Nurses at a Santa Monica hospital demanded Saturday that they receive higher-quality masks while they treat coronavirus patients, with some being placed on leave for refusing to work without the equipment.
The nurses who protested outside Providence St. John’s Health Center said its administration has not provided information about its supply of protective equipment. In particular, they say the hospital hasn’t given N95 respirators to nurses working with coronavirus patients. Those masks are more effective at protecting from COVID-19 than the loose-fitting surgical masks nurses are currently wearing.
Protesters also called on hospital administrators to allow their colleagues to resume working, arguing the decision to place at least four nurses on administrative leave was retaliatory.

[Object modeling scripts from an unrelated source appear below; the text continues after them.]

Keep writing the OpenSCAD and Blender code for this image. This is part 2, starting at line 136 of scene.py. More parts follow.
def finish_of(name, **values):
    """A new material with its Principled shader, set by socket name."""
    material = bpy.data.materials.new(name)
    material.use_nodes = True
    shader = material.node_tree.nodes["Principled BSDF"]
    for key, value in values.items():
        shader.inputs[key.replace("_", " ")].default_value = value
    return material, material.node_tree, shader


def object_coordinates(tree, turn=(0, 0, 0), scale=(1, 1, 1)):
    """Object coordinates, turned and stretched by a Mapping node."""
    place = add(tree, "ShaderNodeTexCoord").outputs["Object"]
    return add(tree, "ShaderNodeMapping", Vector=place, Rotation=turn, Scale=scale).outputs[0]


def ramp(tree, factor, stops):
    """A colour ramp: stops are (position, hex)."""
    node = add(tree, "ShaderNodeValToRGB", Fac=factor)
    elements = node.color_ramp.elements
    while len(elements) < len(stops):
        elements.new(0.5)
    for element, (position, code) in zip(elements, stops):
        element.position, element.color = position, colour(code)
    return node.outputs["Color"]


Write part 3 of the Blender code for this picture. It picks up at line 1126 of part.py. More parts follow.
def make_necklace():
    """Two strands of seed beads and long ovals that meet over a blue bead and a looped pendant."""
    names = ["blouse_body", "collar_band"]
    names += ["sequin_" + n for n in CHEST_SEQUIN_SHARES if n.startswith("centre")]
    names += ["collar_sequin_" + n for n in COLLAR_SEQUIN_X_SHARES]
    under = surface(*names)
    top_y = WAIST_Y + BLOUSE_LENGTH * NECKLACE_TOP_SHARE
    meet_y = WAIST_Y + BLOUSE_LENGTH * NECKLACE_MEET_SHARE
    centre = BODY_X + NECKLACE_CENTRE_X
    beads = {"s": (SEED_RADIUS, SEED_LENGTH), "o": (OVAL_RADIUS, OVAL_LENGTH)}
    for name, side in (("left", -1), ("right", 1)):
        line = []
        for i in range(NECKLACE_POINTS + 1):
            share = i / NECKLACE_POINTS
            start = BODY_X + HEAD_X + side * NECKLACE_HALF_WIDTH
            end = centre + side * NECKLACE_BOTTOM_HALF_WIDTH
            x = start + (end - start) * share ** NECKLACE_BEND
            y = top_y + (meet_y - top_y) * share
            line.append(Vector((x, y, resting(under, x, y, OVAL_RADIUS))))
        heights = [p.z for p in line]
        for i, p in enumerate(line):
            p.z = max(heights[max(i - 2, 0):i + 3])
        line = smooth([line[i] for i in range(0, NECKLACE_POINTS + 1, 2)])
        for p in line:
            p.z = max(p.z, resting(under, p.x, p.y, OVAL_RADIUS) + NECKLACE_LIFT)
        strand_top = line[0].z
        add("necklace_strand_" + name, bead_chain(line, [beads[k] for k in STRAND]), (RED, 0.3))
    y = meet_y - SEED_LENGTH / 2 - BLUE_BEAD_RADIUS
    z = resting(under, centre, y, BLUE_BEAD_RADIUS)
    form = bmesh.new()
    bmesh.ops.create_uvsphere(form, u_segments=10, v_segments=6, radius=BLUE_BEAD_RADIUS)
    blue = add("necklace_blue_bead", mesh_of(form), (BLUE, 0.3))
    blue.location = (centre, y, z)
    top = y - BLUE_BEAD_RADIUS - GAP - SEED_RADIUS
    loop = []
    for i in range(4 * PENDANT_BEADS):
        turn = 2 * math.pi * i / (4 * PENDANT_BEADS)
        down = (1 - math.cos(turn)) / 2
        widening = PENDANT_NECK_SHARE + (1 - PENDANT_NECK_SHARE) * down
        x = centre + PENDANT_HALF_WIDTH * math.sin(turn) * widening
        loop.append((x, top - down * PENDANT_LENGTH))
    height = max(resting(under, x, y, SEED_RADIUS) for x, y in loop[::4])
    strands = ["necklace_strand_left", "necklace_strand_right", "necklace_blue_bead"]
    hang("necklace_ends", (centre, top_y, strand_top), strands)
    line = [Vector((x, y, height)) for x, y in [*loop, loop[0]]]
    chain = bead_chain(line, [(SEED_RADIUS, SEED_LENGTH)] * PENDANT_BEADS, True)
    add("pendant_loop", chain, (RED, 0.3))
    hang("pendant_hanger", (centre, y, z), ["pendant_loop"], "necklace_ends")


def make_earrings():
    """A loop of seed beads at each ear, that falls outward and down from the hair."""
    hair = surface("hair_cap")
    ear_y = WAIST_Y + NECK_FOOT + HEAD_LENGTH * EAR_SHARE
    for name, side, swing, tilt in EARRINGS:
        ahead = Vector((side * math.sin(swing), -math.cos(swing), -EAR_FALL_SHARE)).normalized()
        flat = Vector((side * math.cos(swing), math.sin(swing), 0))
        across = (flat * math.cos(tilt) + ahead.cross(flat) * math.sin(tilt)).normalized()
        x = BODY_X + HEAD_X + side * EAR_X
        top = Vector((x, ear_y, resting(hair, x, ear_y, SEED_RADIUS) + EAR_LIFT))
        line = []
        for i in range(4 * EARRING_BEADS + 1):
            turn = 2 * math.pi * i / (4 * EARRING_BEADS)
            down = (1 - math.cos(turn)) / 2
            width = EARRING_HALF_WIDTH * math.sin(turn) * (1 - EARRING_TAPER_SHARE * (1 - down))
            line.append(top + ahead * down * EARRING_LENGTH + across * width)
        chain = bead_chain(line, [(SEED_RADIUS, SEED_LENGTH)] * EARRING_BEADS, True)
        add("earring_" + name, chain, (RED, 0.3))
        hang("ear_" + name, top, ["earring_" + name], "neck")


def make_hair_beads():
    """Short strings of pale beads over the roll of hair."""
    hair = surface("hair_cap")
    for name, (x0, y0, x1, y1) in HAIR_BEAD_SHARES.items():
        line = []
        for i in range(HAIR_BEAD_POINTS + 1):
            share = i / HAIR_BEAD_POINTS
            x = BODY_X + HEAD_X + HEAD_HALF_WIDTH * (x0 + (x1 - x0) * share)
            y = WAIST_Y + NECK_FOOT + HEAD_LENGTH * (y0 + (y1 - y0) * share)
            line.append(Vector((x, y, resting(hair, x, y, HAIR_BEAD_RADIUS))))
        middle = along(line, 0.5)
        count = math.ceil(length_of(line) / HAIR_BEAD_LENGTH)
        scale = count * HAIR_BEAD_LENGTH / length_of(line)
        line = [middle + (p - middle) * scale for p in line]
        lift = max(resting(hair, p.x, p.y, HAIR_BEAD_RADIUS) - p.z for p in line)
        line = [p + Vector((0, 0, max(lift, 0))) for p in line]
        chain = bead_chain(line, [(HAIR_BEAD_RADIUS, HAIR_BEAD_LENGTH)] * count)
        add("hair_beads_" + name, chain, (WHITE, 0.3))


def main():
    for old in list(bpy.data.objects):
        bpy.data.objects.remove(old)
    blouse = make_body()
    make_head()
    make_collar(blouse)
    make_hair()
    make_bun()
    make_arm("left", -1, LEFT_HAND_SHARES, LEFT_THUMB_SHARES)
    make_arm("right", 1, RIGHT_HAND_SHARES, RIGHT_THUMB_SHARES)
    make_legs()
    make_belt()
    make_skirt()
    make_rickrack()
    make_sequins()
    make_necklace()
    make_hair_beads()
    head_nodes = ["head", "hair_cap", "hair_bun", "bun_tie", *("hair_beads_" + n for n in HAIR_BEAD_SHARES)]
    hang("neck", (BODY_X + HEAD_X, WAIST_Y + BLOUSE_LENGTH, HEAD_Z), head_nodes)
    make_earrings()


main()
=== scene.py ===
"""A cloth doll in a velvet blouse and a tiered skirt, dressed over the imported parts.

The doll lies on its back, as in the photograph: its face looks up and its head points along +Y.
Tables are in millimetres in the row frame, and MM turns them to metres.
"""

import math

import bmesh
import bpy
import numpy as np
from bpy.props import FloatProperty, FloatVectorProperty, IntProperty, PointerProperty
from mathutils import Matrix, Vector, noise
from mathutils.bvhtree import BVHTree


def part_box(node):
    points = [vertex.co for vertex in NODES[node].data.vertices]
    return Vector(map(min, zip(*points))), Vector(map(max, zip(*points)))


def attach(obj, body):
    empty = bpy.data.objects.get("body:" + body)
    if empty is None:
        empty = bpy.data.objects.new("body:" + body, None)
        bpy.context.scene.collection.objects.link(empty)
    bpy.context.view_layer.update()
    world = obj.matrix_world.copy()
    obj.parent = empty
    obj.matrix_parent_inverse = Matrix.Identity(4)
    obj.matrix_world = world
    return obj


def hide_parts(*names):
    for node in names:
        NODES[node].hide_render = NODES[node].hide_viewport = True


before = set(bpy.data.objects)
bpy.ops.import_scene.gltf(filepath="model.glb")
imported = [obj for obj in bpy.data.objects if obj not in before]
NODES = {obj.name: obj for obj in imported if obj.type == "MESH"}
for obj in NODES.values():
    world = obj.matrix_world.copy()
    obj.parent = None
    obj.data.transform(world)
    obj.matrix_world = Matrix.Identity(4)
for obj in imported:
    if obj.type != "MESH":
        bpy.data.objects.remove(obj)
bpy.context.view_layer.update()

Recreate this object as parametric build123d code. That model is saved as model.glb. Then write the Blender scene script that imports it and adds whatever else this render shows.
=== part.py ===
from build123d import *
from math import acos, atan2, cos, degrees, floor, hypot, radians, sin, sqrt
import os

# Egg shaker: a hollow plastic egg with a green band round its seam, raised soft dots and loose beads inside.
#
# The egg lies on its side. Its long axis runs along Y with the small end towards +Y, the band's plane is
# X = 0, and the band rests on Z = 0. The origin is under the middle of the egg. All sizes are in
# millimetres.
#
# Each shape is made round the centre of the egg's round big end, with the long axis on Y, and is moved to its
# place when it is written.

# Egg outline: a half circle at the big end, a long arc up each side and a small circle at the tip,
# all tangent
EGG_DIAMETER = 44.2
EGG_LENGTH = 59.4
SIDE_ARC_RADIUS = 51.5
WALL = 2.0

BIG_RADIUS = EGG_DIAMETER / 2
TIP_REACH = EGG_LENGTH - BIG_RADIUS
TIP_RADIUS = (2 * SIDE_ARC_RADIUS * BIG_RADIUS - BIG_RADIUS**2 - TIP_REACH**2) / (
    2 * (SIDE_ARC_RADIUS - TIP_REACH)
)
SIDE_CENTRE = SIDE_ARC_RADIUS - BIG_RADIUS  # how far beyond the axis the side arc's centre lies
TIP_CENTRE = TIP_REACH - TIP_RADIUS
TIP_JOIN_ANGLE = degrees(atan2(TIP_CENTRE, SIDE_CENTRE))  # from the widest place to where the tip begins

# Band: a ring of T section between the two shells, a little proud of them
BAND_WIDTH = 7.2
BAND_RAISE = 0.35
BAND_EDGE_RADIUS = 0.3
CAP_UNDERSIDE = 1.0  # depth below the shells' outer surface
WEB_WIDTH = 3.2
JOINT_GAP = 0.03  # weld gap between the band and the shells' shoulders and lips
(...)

The workers placed on leave had refused to enter the rooms of coronavirus patients unless they were given N95 masks.
“The hospital gives me a direct order to go into a room without proper equipment, I’m going to say no,” said Jack Cline, one of the registered nurses placed on administrative leave. “I mean — if someone told you to jump off a cliff, would you do it? No. This is the same situation.”
Nurses at the hospital also held a protest earlier in the week.
Providence St. John’s Health Center said it is following guidelines from the Centers for Disease Control and Prevention, which note that N95 masks are “preferred,” while surgical masks are “acceptable.”
The hospital also said that those working in surgery and ICU settings are receiving N95 masks, adding that there is a national shortage of the equipment and that its use is recommended only during medical procedures that cause droplets to enter the air, such as when inducing coughing.
“It is distressing that some members of the nurses’ union at Providence Saint John’s Health Center have decided to use a global health crisis to stage a campaign of half-truths to disparage our hospital,” the health center said in a statement. “Saint John’s cherishes its nurses and is taking precautions sanctioned by leading world, national, state and local health agencies to ensure their safety.”